Following the shooting of six police officers, three of whom died, in Baton Rouge on Sunday, the president of the Cleveland Police Patrolmen's Association called on Gov. John Kasich (R-Ohio) to suspend open-carry in Cuyahoga County for this week's Republican National Convention.

"We are sending a letter to Gov. Kasich requesting assistance from him. He could very easily do some kind of executive order or something—I don't care if it's constitutional or not at this point," Stephen Loomis, the union president, told CNN. "They can fight about it after the RNC or they can lift it after the RNC, but I want him to absolutely outlaw open-carry in Cuyahoga County until this RNC is over."

Kasich dismissed the request, pointing out that "Ohio governors do not have the power to arbitrarily suspend federal and state constitutional rights or state laws as suggested."

"The bonds between our communities and police must be reset and rebuilt—as we're doing in Ohio—so our communities and officers can both be safe. Everyone has an important role to play in that renewal," Kasich said according to CNN.

Loomis insists he was pro-Constitution. "We are constitutional law enforcement, we love the Constitution, support it and defend it, but you can't go into a crowded theater and scream fire," Loomis said. "And that's exactly what they're doing by bringing those guns down there."

A few years ago Ken "Popehat" White called Oliver Wendell Holmes' "fire in a crowded theater," more or less a defense of laws limiting free speech in times of war, "the most famous and pervasive lazy cheat in American dialogue about free speech." It has now moved on to gun rights.

It would be one thing if the union president were merely expressing his opinion or the opinion of the union—that's not quite "fire in a crowded theater" speech—but the union president also appeared to speak as a ranking police authority, illustrating one of the many dangerous of permitting police officers to unionize in the first place.

"We are going to be looking very, very hard at anyone who has an open carry," Loomis told CNN. "An AR-15, a shotgun, multiple handguns. It's irresponsible of those folks—especially right now—to be coming downtown with open carry AR's or anything else.

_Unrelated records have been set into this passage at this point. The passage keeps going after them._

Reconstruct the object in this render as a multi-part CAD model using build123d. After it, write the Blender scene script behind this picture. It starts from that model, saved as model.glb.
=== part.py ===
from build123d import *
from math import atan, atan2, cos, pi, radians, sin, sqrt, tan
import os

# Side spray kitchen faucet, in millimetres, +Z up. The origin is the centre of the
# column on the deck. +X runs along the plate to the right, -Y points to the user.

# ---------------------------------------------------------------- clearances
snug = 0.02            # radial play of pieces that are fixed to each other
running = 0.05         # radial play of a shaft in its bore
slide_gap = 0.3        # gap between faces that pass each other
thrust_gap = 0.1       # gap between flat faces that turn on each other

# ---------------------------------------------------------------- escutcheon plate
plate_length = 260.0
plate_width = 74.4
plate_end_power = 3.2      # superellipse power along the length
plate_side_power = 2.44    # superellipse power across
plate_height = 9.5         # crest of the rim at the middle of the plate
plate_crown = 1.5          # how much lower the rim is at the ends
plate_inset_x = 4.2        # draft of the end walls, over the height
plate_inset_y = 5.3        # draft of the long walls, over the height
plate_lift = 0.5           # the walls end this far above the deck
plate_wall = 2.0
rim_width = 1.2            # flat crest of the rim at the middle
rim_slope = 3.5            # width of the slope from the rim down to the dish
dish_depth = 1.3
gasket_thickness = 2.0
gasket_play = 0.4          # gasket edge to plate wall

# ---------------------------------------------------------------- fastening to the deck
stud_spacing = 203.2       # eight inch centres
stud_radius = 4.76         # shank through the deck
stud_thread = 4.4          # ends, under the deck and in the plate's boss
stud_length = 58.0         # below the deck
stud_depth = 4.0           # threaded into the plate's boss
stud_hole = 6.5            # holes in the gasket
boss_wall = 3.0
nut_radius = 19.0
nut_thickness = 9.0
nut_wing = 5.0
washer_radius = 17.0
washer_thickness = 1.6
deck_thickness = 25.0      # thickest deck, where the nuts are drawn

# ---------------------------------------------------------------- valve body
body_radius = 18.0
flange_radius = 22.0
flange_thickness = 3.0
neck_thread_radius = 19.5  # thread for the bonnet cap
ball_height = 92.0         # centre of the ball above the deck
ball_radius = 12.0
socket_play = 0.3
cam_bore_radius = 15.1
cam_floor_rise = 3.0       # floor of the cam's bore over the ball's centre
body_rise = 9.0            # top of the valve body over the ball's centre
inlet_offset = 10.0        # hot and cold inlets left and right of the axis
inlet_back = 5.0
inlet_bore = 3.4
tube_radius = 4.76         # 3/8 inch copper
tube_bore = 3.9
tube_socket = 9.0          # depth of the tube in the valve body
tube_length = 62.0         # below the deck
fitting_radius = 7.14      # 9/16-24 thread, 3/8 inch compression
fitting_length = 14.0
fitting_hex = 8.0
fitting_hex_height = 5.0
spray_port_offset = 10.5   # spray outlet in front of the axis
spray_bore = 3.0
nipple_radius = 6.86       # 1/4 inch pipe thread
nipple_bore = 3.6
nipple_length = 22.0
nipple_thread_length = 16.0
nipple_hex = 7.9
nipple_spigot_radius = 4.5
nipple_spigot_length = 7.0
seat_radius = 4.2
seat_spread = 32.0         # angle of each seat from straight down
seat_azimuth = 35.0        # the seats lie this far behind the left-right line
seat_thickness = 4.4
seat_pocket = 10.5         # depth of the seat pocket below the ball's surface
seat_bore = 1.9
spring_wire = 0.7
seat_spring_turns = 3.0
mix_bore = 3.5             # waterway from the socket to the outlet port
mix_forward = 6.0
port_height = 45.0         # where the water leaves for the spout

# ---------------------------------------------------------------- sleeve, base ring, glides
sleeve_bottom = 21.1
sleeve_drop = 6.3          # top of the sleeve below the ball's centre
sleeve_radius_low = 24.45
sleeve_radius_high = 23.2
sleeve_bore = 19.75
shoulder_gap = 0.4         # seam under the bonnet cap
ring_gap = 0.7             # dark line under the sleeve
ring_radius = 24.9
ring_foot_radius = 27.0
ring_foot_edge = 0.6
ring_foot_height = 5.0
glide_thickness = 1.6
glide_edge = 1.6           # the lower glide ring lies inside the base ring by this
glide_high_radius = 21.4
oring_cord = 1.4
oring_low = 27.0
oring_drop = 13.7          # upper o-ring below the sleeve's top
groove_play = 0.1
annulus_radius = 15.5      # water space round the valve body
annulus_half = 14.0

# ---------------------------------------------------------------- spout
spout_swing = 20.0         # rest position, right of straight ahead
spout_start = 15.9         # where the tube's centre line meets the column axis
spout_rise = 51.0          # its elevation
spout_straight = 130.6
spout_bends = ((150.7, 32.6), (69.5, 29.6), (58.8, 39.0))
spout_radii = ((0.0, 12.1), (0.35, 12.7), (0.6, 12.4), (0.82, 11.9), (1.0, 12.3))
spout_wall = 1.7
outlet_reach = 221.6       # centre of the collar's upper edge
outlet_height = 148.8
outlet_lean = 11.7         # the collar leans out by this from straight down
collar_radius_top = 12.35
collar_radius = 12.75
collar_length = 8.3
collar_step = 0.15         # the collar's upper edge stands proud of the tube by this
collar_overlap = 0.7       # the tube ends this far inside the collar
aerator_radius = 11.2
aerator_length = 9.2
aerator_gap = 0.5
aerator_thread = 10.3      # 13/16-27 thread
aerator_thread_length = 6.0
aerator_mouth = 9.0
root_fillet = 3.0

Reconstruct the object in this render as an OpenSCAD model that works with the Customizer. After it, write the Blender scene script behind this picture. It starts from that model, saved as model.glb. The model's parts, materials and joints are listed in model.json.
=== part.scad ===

I couldn't care less if it's legal or not," the self-described Constitution-lover said.

Later, in an interview on Fox News, Loomis blamed President Obama and the governor of Minnesota for commenting on police-involved shootings last week.

"It's absolutely insane that we have a president of the United States and a governor of Minnesota making the statements they made less than one day after the police-involved shootings," Loomis complained. "And those police-involved shootings, make no mistake, are what absolutely have triggered this rash of senseless murders of law enforcement officers across this country. It's reprehensible. And the president of the United States has blood on his hands that will not be able to come washed off."

Previously, Loomis called the 5-foot-7, 191 pound 12-year-old Tamir Rice, fatally shot by a police officer who exited his vehicle just moments earlier "menacing." Loomis is free to say what he wants, but police unions' often antagonistic contributions to discussions of police violence and reform, coupled with their power to extract far-reaching concession from the governments their members are supposed to be employed by, offer a powerful argument against their existence. Collective bargaining privileges have been packaged as "rights" while used with few qualms to argue against yours.